Elastic–plastic response of structural foams subjected to localized static loads

Structural foams are increasingly used in engineering applications where high strength and low weight are important. They are used also as energy absorbers. Sandwich structures are a typical area for application of structural foams (as core materials). In a sandwich structure, the core transfers the transverse forces as shear stresses and supports the face sheets against buckling and wrinkling. The structural foams are notoriously sensitive to failure by the application of localized surface loads. Thus, the proper design requires an understanding of the mechanical response of the foam materials to localized external loads.In this paper, the elastic–plastic behavior of closed-cell cellular foams subjected to point and line loads is investigated both experimentally and numerically.
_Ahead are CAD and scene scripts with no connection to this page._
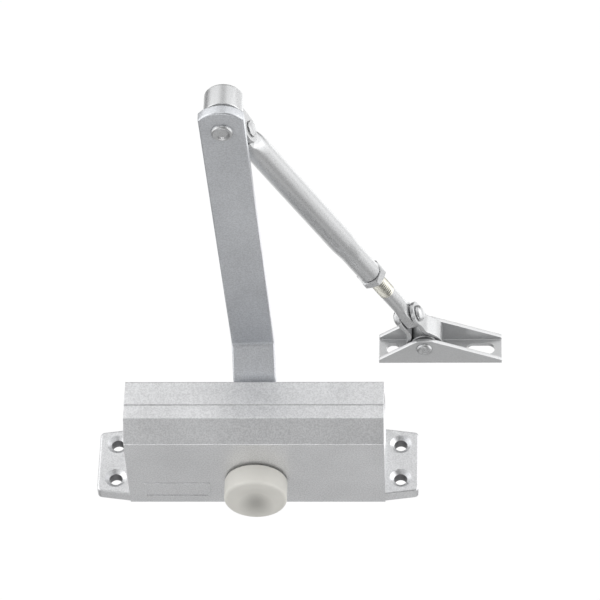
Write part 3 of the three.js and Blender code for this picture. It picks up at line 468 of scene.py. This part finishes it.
def body_block():
    """The casting between the ears: a chamfered bar with a raised band, bored for what it holds."""
    half_front, half_band, band_rise = 10.1, 2.9, 0.6
    face, band = -BODY_DEPTH, -BODY_DEPTH - band_rise
    section = [
        (0, BODY_HALF, 0.4),
        (face + UPPER_CHAMFER_DEPTH, BODY_HALF, 1.0),
        (face, half_front, 1.0),
        (face, half_band, 0.15),
        (band, half_band, 0.25),
        (band, -half_band, 0.25),
        (face, -half_band, 0.1),
        (face, -half_front, 0.8),
        (face + LOWER_CHAMFER_DEPTH, -BODY_HALF, 0.8),
        (0, -BODY_HALF, 0.4),
    ]
    block = prism("block", rounded(section), -BODY_END, BODY_END, axis=SIDE_ON)
    bevel(block, 0.6, 3, 60)
    bore = [(0, -60), (14.1, -60), (14.1, 60), (0, 60)]
    cutters = [lathe("cut", bore, AT_BORE, SIDEWAYS, 96)]
    pinion = [(0, -20), (8.8, -20), (8.8, 20), (0, 20)]
    cutters.append(lathe("cut", pinion, AT_PINION))
    plug = [(0, 51), (15.5, 51), (15.5, 58.3), (16.2, 59), (17.2, 60), (0, 60)]
    gland = [(0, 14.8), (12, 14.8), (12, 18.2), (12.5, 18.7), (13.8, 20), (0, 20)]
    valve = [(0, -39), (3.1, -39), (3.1, -58.5), (3.6, -59), (4.6, -60), (0, -60)]
    for sign in (-1, 1):
        cutters.append(lathe("cut", mirrored(plug, sign), AT_BORE, SIDEWAYS, 96))
        cutters.append(lathe("cut", mirrored(gland, sign), AT_PINION, segments=96))
        cutters.append(lathe("cut", valve, place(0, VALVE_Y, sign * VALVE_Z), SIDEWAYS, 48))
    return carve(block, *cutters)


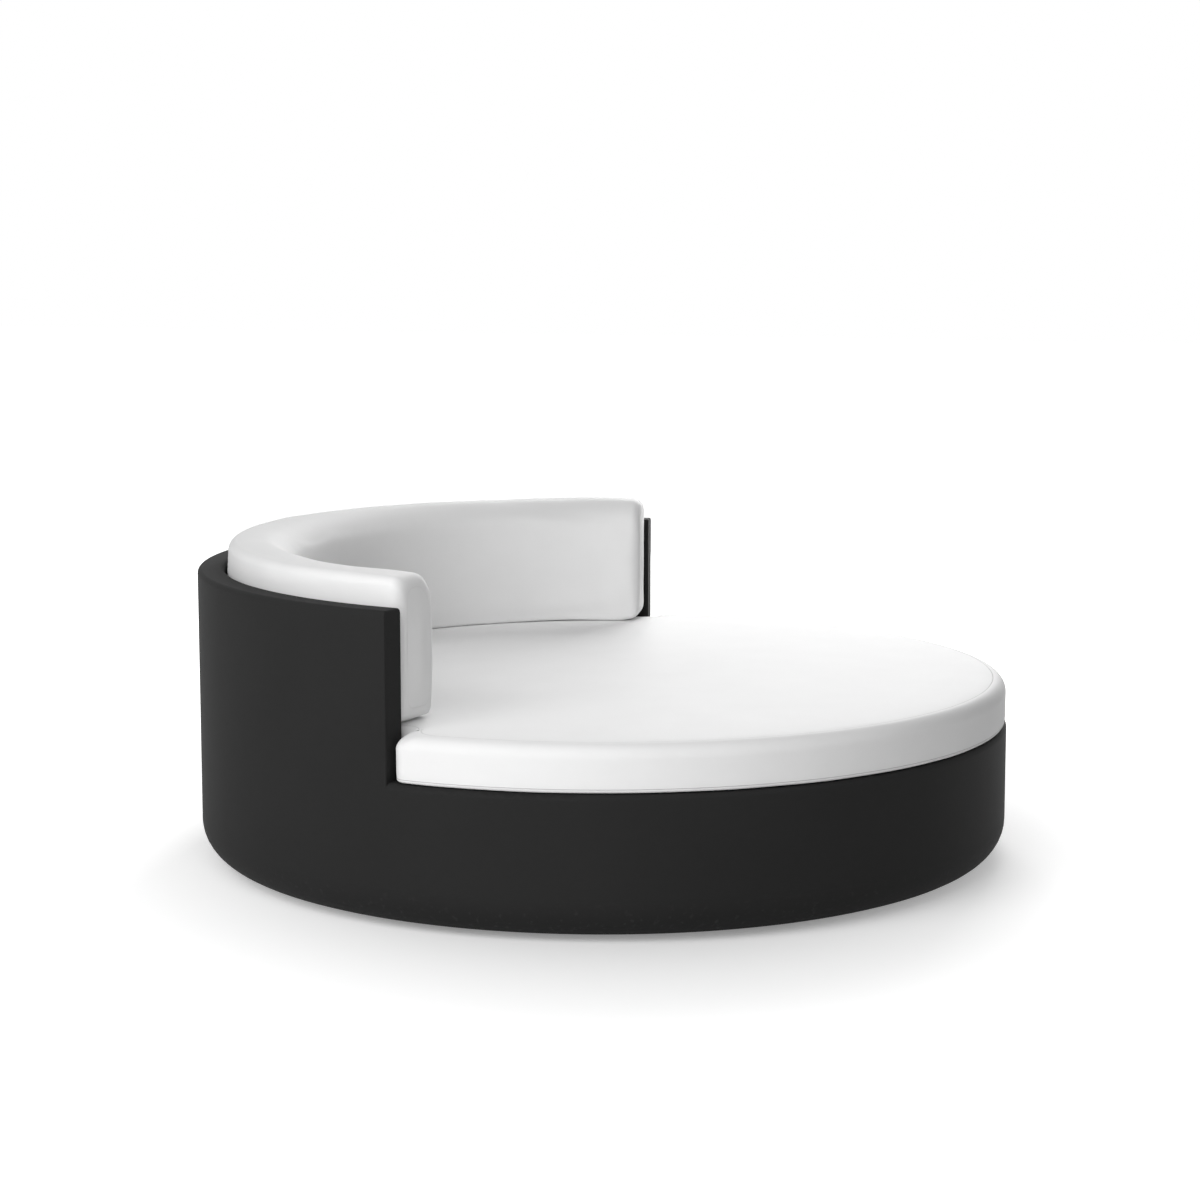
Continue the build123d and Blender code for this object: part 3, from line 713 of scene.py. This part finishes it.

Two types of Divinicell foam (H60 and H100) are studied. A finite element modeling procedure is developed using the ABAQUS package. Both plane and axisymmetric formulations for local indentations by rigid bodies are considered. The plastic behavior is described using the *CRUSHABLE FOAM HARDENING material model. This model is calibrated using experimental curves from uniaxial compression tests. Geometrical non-linearity is also taken into account. Both indentation and unloading phases are modeled. Static indentation tests of foam panels and beams are performed using spherical and cylindrical indentors, respectively. A comparison of indentation response obtained from the numerical analysis and from the tests is carried out. A good agreement between the modeling and the experimental data is achieved. In perspective view, the present investigation can contribute towards the development of a damage tolerance methodology for rigid foams.